* WHAT NEEDS TO BE DONE
Count lines holding the string "scene" in the data that follows. Reply with one number only.

::: MATERIAL PROVIDED :::

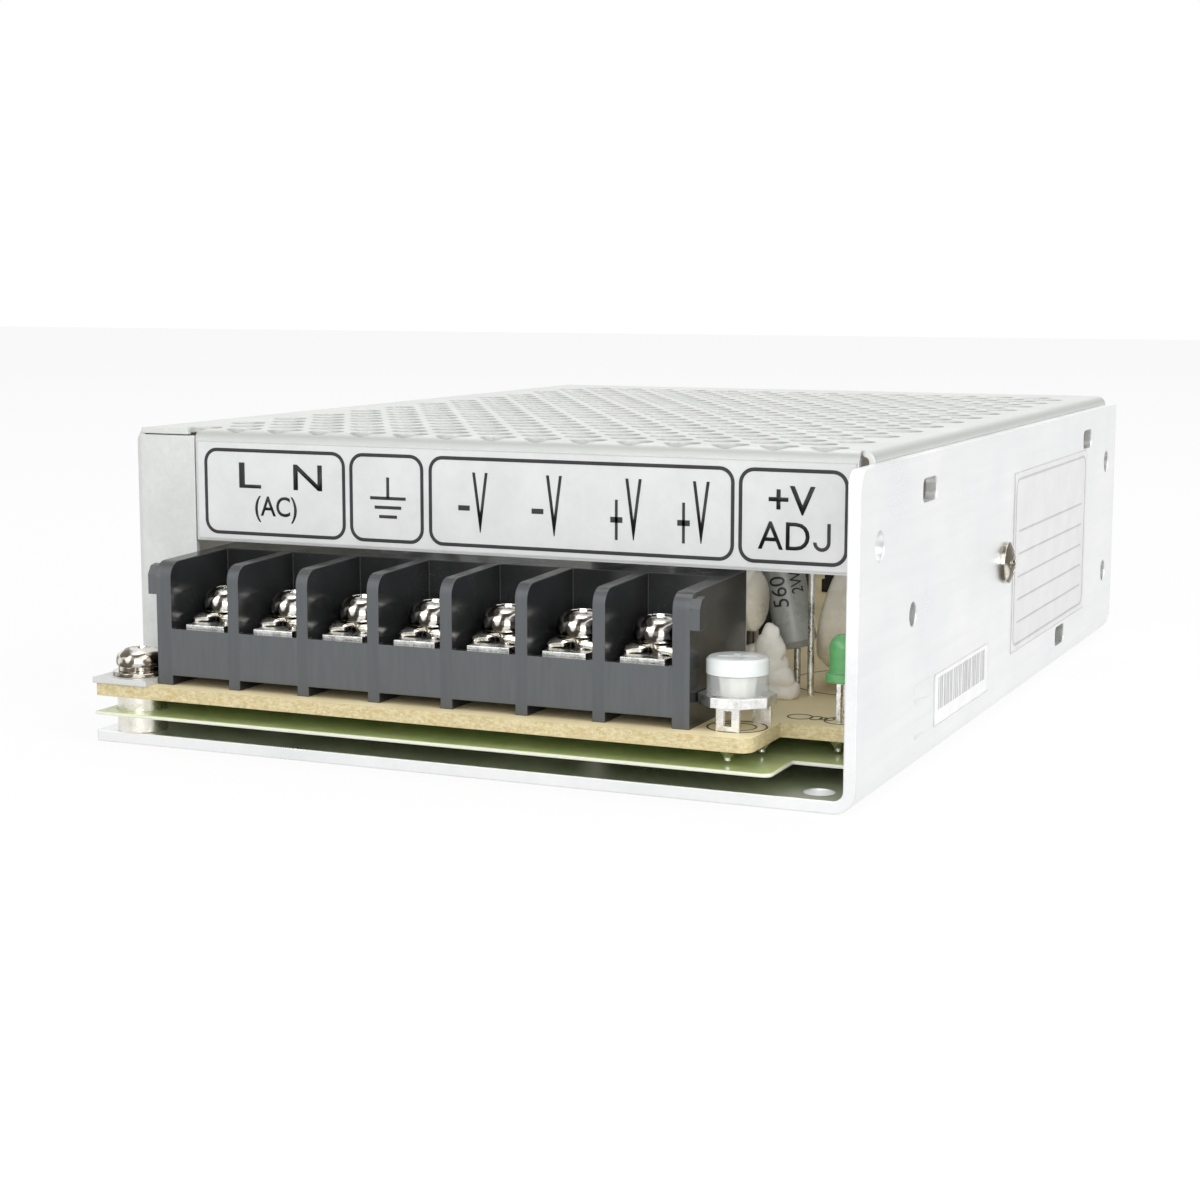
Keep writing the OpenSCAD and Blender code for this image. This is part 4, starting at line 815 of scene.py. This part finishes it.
def add_front_marking():
    """Frames and functional marks on the flange's film."""
    shape = bmesh.new()
    low, high = 25.2, 35.8
    for x0, x1 in ((-38.5, -18.6), (-18.0, -8.0), (-7.3, 31.0), (31.5, 44.2)):
        place = on_front((x0 + x1) / 2, (low + high) / 2)
        plate(shape, (x1 - x0) * MM, (high - low) * MM, place, 1.8 * MM, 0.42 * MM)
    add_piece("marking_frames", shape, ink)
    words = (
        ("L", -33.5, -30.4, 31.0, 34.1, 0.004),
        ("N", -25.8, -21.8, 31.0, 34.1, 0.004),
        ("(AC)", -31.3, -25.4, 26.9, 30.1, 0.008),
        ("+V", 35.0, 40.4, 30.7, 33.9, 0.01),
        ("AD", 33.8, 39.8, 26.8, 29.9, 0.002),
    )
    for number, (text, x0, x1, z0, z1, bold) in enumerate(words, 1):
        place = on_front((x0 + x1) / 2, (z0 + z1) / 2)
        add_words(f"marking_word_{number}", text, (x1 - x0, z1 - z0), place, ink, bold)
    for number, (sign, x0) in enumerate((("-", -3.4), ("-", 6.1), ("+", 16.0), ("+", 24.2)), 1):
        place = on_front(x0 + 2.85, 30.5)
        add_words(f"marking_pole_{number}", "V", (2.0, 7.0), place, ink, 0.006)
        bars = bmesh.new()
        if sign == "+":
            plate(bars, 1.5 * MM, 0.65 * MM, on_front(x0 + 0.75, 29.25))
            plate(bars, 0.34 * MM, 4.6 * MM, on_front(x0 + 0.75, 29.25))
        else:
            plate(bars, 1.5 * MM, 0.6 * MM, on_front(x0 + 0.75, 29.8))
        add_piece(f"marking_sign_{number}", bars, ink)
    hook = bmesh.new()
    ring = bmesh.ops.create_circle(hook, cap_ends=True, segments=32, radius=1.0 * MM)["verts"]
    disc = list({f for v in ring for f in v.link_faces})
    rim = bmesh.ops.inset_region(hook, faces=disc, thickness=0.4 * MM, use_boundary=True)["faces"]
    bmesh.ops.delete(hook, geom=disc, context="FACES_ONLY")
    bmesh.ops.bisect_plane(
        hook, geom=hook.verts[:] + hook.edges[:] + rim, plane_co=(0, 0.0, 0), plane_no=(0, 1, 0),
        clear_outer=True,
    )
    raised = bmesh.ops.extrude_face_region(hook, geom=hook.faces[:])["geom"]
    top = [g for g in raised if isinstance(g, bmesh.types.BMVert)]
    bmesh.ops.translate(hook, verts=top, vec=(0, 0, INK_RISE))
    bmesh.ops.transform(hook, matrix=on_front(41.2, 27.8), verts=hook.verts)
    plate(hook, 0.4 * MM, 2.1 * MM, on_front(42.0, 28.85))
    add_piece("marking_hook", hook, ink)
    earth = bmesh.new()
    plate(earth, 0.38 * MM, 2.5 * MM, on_front(-12.8, 31.75))
    for width, z in ((4.8, 30.5), (3.6, 29.4), (2.4, 28.3)):
        plate(earth, width * MM, 0.38 * MM, on_front(-12.8, z))
    add_piece("marking_earth", earth, ink)


def add_side_marking():
    """A plain ruled panel and a strip of plain bars on the side wall's films."""
    surface = rating_high.x
    y0, y1 = rating_low.y / MM, rating_high.y / MM
    z0, z1 = rating_low.z / MM, rating_high.z / MM
    shape = bmesh.new()
    place = on_side((y0 + y1) / 2, (z0 + z1) / 2, surface)
    plate(shape, (y1 - y0 - 1.6) * MM, (z1 - z0 - 1.6) * MM, place, 1.6 * MM, 0.3 * MM)
    for row in range(5):
        z = z1 - 8.0 - row * 3.1
        plate(shape, (y1 - y0 - 6.0) * MM, 0.25 * MM, on_side((y0 + y1) / 2, z, surface))
    add_piece("rating_rules", shape, grey_ink)
    bars = bmesh.new()
    y = serial_low.y / MM + 1.6
    count = 0
    while y < serial_high.y / MM - 1.6:
        width = (0.25, 0.55, 0.35, 0.8, 0.25, 0.45)[count % 6]
        place = on_side(y + width / 2, serial_high.z / MM - 2.5, serial_high.x)
        plate(bars, width * MM, 3.9 * MM, place)
        y += width + (0.5, 0.3, 0.7, 0.4, 0.3)[count % 5]
        count += 1
    add_piece("serial_bars", bars, grey_ink)


def flat_ring(shape, x, y, radius, line, z, squeeze=1.0):
    """A thin printed ring lying on the board, stretched along Y by squeeze."""
    made = bmesh.ops.create_circle(shape, cap_ends=True, segments=48, radius=radius)["verts"]
    faces = list({f for v in made for f in v.link_faces})
    rim = bmesh.ops.inset_region(shape, faces=faces, thickness=line, use_boundary=True)["faces"]
    bmesh.ops.delete(shape, geom=faces, context="FACES_ONLY")
    raised = bmesh.ops.extrude_face_region(shape, geom=rim)["geom"]
    top = [g for g in raised if isinstance(g, bmesh.types.BMVert)]
    bmesh.ops.translate(shape, verts=top, vec=(0, 0, INK_RISE))
    whole = list({v for f in rim for v in f.verts} | set(top))
    bmesh.ops.scale(shape, verts=whole, vec=(1.0, squeeze, 1.0))
    bmesh.ops.translate(shape, verts=whole, vec=(x, y, z))


def add_board_marking():
    """Printed rings on the board's top round the trimmer, the lamp and the choke."""
    shape = bmesh.new()
    top = board_high.z
    trimmer = (cap_low + cap_high) / 2
    lamp = (lens_low + lens_high) / 2
    flat_ring(shape, trimmer.x, trimmer.y, 3.4 * MM, 0.22 * MM, top)
    flat_ring(shape, trimmer.x, trimmer.y, 2.2 * MM, 0.18 * MM, top)
    choke = (choke_low + choke_high) / 2
    flat_ring(shape, choke.x, choke.y, 9.6 * MM, 0.2 * MM, top)
    flat_ring(shape, lamp.x - 5.2 * MM, lamp.y + 0.4 * MM, 1.5 * MM, 0.2 * MM, top)
    flat_ring(shape, lamp.x, lamp.y, 2.2 * MM, 0.2 * MM, top)
    for step, radius in ((3.3, 0.75), (2.4, 0.5), (1.7, 0.6)):
        x, y = lamp.x - step * MM, lamp.y + 0.3 * MM
        flat_ring(shape, x, y, radius * MM, 0.18 * MM, top, squeeze=1.5)
    add_piece("board_rings", shape, board_ink)


def add_lamp_core():
    """The metal cup and post cast inside the lamp's lens."""
    centre = (lens_low + lens_high) / 2
    shape = bmesh.new()
    for side, width, top in ((-1, 1.3, 3.6), (1, 0.8, 3.9)):
        made = bmesh.ops.create_cube(shape, size=1.0)["verts"]
        bmesh.ops.scale(shape, verts=made, vec=(0.5 * MM, width * MM, top * MM))
        place = (centre.x, centre.y + side * 0.75 * MM, lens_low.z + top * MM / 2 - 0.2 * MM)
        bmesh.ops.translate(shape, verts=made, vec=place)
    add_piece("lamp_core", shape, FINISHES["tin"])


def add_resistor_marks():
    """Value marks printed round the resistor's body, reading upwards."""
    lean = math.radians(12)
    radius = 2.5 * MM
    middle = (resistor_low + resistor_high) / 2
    along = Vector((-math.sin(lean), 0.0, math.cos(lean)))
    across = Vector((math.cos(lean), 0.0, math.sin(lean)))
    for name, words, box, turn, rise in (
        ("resistor_value", "560", (3.7, 2.0), 94.0, -0.5), ("resistor_rating", "2W", (2.6, 1.6), 40.0, 0.3),
    ):
        shape = letters(name, words, box)
        bmesh.ops.triangulate(shape, faces=shape.faces[:])
        bmesh.ops.subdivide_edges(shape, edges=shape.edges[:], cuts=3, use_grid_fill=True)
        for vert in shape.verts:
            angle = math.radians(turn) + vert.co.y / radius
            outward = across * math.cos(angle) + Vector((0.0, -1.0, 0.0)) * math.sin(angle)
            vert.co = middle + along * (vert.co.x + rise * MM) + outward * (radius + vert.co.z + 0.00001)
        add_piece(name, shape, ink)


def blob(shape, centre, size, seed, rough=0.16):
    """A soft lump: a sphere stretched to a size, with an uneven skin."""
    made = bmesh.ops.create_icosphere(shape, subdivisions=4, radius=1.0)["verts"]
    for vert in made:
        swell = noise.noise(vert.co * 1.3 + Vector((seed, 0.0, 0.0)))
        ripple = noise.noise(vert.co * 3.4 + Vector((0.0, seed, 0.0)))
        vert.co *= 1.0 + rough * (swell + 0.4 * ripple)
    bmesh.ops.scale(shape, verts=made, vec=[s / 2 * MM for s in size])
    bmesh.ops.translate(shape, verts=made, vec=centre)


def add_silicone():
    """Lumps of set silicone beside the terminal block, ribbed, leaning left and drawn to a peak."""
    size = (silicone_high - silicone_low) / MM
    shape = bmesh.new()
    lean = Vector((-1.6 * MM, 0.0, 0.0))
    for across, deep, rise, share, seed in (
        (0.50, 0.50, 0.10, (0.96, 0.96, 0.40), 1.0), (0.54, 0.48, 0.28, (0.84, 0.86, 0.36), 3.0),
        (0.44, 0.50, 0.46, (0.80, 0.76, 0.36), 5.0), (0.56, 0.50, 0.66, (0.62, 0.66, 0.42), 7.0),
        (0.62, 0.50, 0.84, (0.36, 0.44, 0.30), 9.0), (0.22, 0.46, 0.58, (0.36, 0.42, 0.24), 11.0),
    ):
        parts = enumerate((across, deep, rise))
        centre = [silicone_low[i] + (silicone_high[i] - silicone_low[i]) * part for i, part in parts]
        blob(shape, Vector(centre) + lean * rise, [size[i] * share[i] for i in range(3)], seed)
    for vert in shape.verts:
        vert.co.z = board_high.z + max(0.0, vert.co.z - board_high.z) * 1.3
    piece = add_piece("silicone_lumps", shape, FINISHES["silicone"])
    piece.data.polygons.foreach_set("use_smooth", [True] * len(piece.data.polygons))
    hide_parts("silicone_beads")


def add_trimmer_core():
    """The white ceramic body seen through the trimmer's clear base."""
    centre = (base_low + base_high) / 2
    shape = bmesh.new()
    bmesh.ops.create_cone(
        shape, cap_ends=True, segments=8, radius1=1.9 * MM, radius2=2.35 * MM,
        depth=base_high.z - base_low.z - 0.5 * MM,
    )
    bmesh.ops.bevel(
        shape, geom=shape.edges[:], offset=0.12 * MM, affect="EDGES", segments=2,
        profile=0.5, material=-1,
    )
    bmesh.ops.translate(shape, verts=shape.verts, vec=(centre.x, centre.y, centre.z + 0.1 * MM))
    add_piece("trimmer_core", shape, FINISHES["ceramic"])


# Nodes shown by a smooth copy, with the radius of its edges in millimetres
for node, edge in {
    "terminal_block": 0.16, "terminal_plates": 0.14, "cover_screws": 0.18, "rectifier_screw": 0.18,
    "flat_washers": 0.08, "spring_washers": 0.10, "board_standoffs": 0.12,
    "trimmer_cap": 0.12, "trimmer_base": 0.10,
    "trimmer_frame": 0.08, "lamp_lens": 0.10, "lamp_leads": 0.0, "load_resistor": 0.0, "resistor_leads": 0.0,
    "snubber_capacitor": 0.0, "output_choke": 0.0, "solder_joints": 0.0,
    "bulk_capacitors": 0.3, "output_capacitors": 0.2,
    "line_choke_core": 0.0, "line_choke_windings": 0.0, "safety_capacitors": 0.0, "inrush_thermistor": 0.0,
    "fuse_tube": 0.0, "fuse_caps": 0.1, "mains_capacitor": 0.4,
}.items():
    soften(node, edge * MM)
add_terminal_hardware()

add_front_marking()
add_side_marking()
add_board_marking()
add_resistor_marks()
add_silicone()
add_trimmer_core()
add_lamp_core()


# Camera, light and floor ----------------------------------------------------------------


def add_camera():
    """A camera in front of the terminals, to their right."""
    yaw, pitch, roll = (math.radians(angle) for angle in CAMERA_ANGLES)
    look = Vector((-math.sin(yaw) * math.cos(pitch), math.cos(yaw) * math.cos(pitch), -math.sin(pitch)))
    level = Vector((math.cos(yaw), math.sin(yaw), 0.0))
    across = Matrix.Rotation(roll, 3, -look) @ level
    up = across.cross(look)
    camera = bpy.data.objects.new("camera", bpy.data.cameras.new("camera"))
    bpy.context.collection.objects.link(camera)
    camera.data.lens = CAMERA_LENS
    camera.data.sensor_width = 36.0
    camera.data.clip_start = 0.01
    turn = Matrix((across, up, -look)).transposed()
    camera.matrix_world = Matrix.Translation(CAMERA_PLACE) @ turn.to_4x4()
    bpy.context.scene.camera = camera


def add_lamp_panel(name, place, aim, size, energy):
    """A square soft lamp at a place, turned to face a point."""
    light = bpy.data.lights.new(name, "AREA")
    light.shape = "SQUARE"
    light.size = size
    light.energy = energy
    lamp = bpy.data.objects.new(name, light)
    bpy.context.collection.objects.link(lamp)
    lamp.location = place
    lamp.rotation_euler = (Vector(aim) - Vector(place)).to_track_quat("-Z", "Y").to_euler()


def seen_directly(tree):
    """1 for rays from the camera and for mirrored or refracted ones, 0 for light that falls on the object."""
    path = tree.nodes.new("ShaderNodeLightPath").outputs
    seen = math_node(tree, "MAXIMUM", path["Is Camera Ray"], path["Is Glossy Ray"])
    return math_node(tree, "MAXIMUM", seen, path["Is Transmission Ray"])


def add_world(strength):
    """An even white surround: full white where it is seen, and strength as light."""
    world = bpy.data.worlds.new("studio")
    bpy.context.scene.world = world
    world.use_nodes = True
    tree = world.node_tree
    background = tree.nodes["Background"]
    background.inputs["Color"].default_value = (1.0, 1.0, 1.0, 1.0)
    seen = seen_directly(tree)
    tree.links.new(remap(tree, seen, strength, 1.0, 0.0, 1.0), background.inputs["Strength"])


def add_floor():
    """A plain pale floor under the case that keeps its shadow."""
    shape = bmesh.new()
    bmesh.ops.create_grid(shape, x_segments=1, y_segments=1, size=2.0)
    mesh = bpy.data.meshes.new("floor")
    shape.to_mesh(mesh)
    shape.free()
    floor = bpy.data.objects.new("floor", mesh)
    bpy.context.collection.objects.link(floor)
    floor.location.z = cad_box[0][2] - 0.0001
    material = bpy.data.materials.new("floor")
    material.use_nodes = True
    tree = material.node_tree
    shader = tree.nodes["Principled BSDF"]
    shader.inputs["Base Color"].default_value = (0.8, 0.8, 0.8, 1.0)
    shader.inputs["Roughness"].default_value = 0.9
    glow = tree.nodes.new("ShaderNodeEmission")
    mixer = tree.nodes.new("ShaderNodeMixShader")
    tree.links.new(math_node(tree, "MULTIPLY", seen_directly(tree), 0.9), mixer.inputs[0])
    tree.links.new(shader.outputs[0], mixer.inputs[1])
    tree.links.new(glow.outputs[0], mixer.inputs[2])
    tree.links.new(mixer.outputs[0], tree.nodes["Material Output"].inputs["Surface"])
    mesh.materials.append(material)


add_camera()
add_world(0.45)
add_floor()
add_lamp_panel("front lamp", (-0.35, -0.75, 0.55), (0.0, -0.03, 0.02), 0.6, 2.2)
add_lamp_panel("low lamp", (0.22, -0.80, 0.12), (0.03, -0.05, 0.015), 0.5, 2.7)
add_lamp_panel("side lamp", (0.75, -0.25, 0.45), (0.0, 0.0, 0.02), 0.6, 5.0)
add_lamp_panel("top lamp", (0.0, 0.15, 0.85), (0.0, 0.0, 0.0), 0.7, 3.0)

bpy.context.scene.view_settings.view_transform = "Standard"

:::

* CORRECT RESULT
4